To be effective, continuous data quality requires sophisticated technical abilities, including:

Scenario-based match and merge
Extensive fuzzy match abilities
Relationship discovery
Performance capabilities that can perform the continuous dq alongside your operational requirements

Summary

There are several ways that you can implement data quality in your company:

At the point of acquisition, as a one-time gatekeeper action
At the point of creation, as a one-time restorative action
While the data is being stored, as an ongoing continuous action

While gatekeeper data quality is the easiest to implement in a technical sense, it’s also the least comprehensive, and can only be applied when data is submitted as single records. Because it requires errors to be corrected manually, it can easily cause subpar experiences for both customers and in-house end users, making it extremely vulnerable to workarounds.

Restorative and continuous data quality are more comprehensive than gatekeeper and less disruptive to the end user workflow, since they attempt to correct errors automatically.

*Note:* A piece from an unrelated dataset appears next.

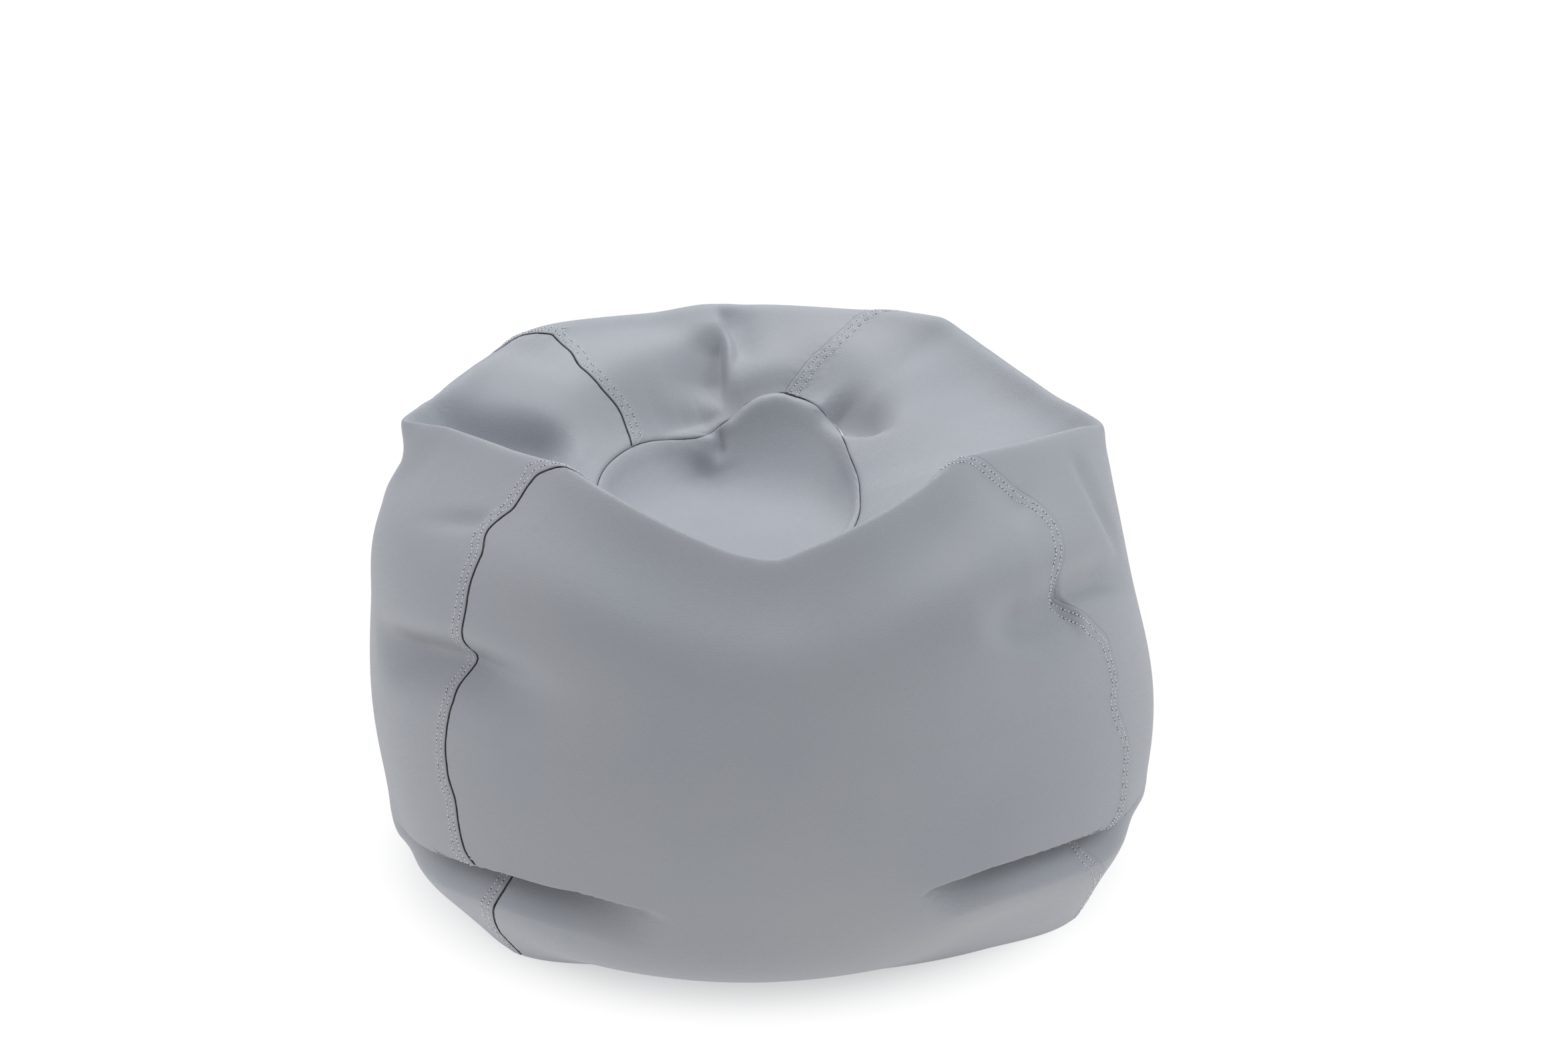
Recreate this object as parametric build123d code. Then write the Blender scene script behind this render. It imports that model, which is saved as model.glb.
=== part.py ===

Restorative data quality, while not as comprehensive as continuous data quality, has several advantages over gatekeeper data quality. Specifically, it can be applied to large amounts of data at once, is less disruptive to end users, and can to some degree act at the entity level.

Small businesses and business units can use third-party validation and standardization services to handle some aspects of this type of data quality, which makes it more accessible than continuous data quality.

While continuous data quality is the gold standard, it also has the most complex technical requirements and, at the time of this writing, generally requires a dedicated data quality solution.

As a result, comprehensive data quality may be out of reach for smaller organizations or business units that have limited resources for data quality. However, for large enterprises or companies with extremely tightly-regulated and/or sensitive data, continuous data quality is the most appropriate kind.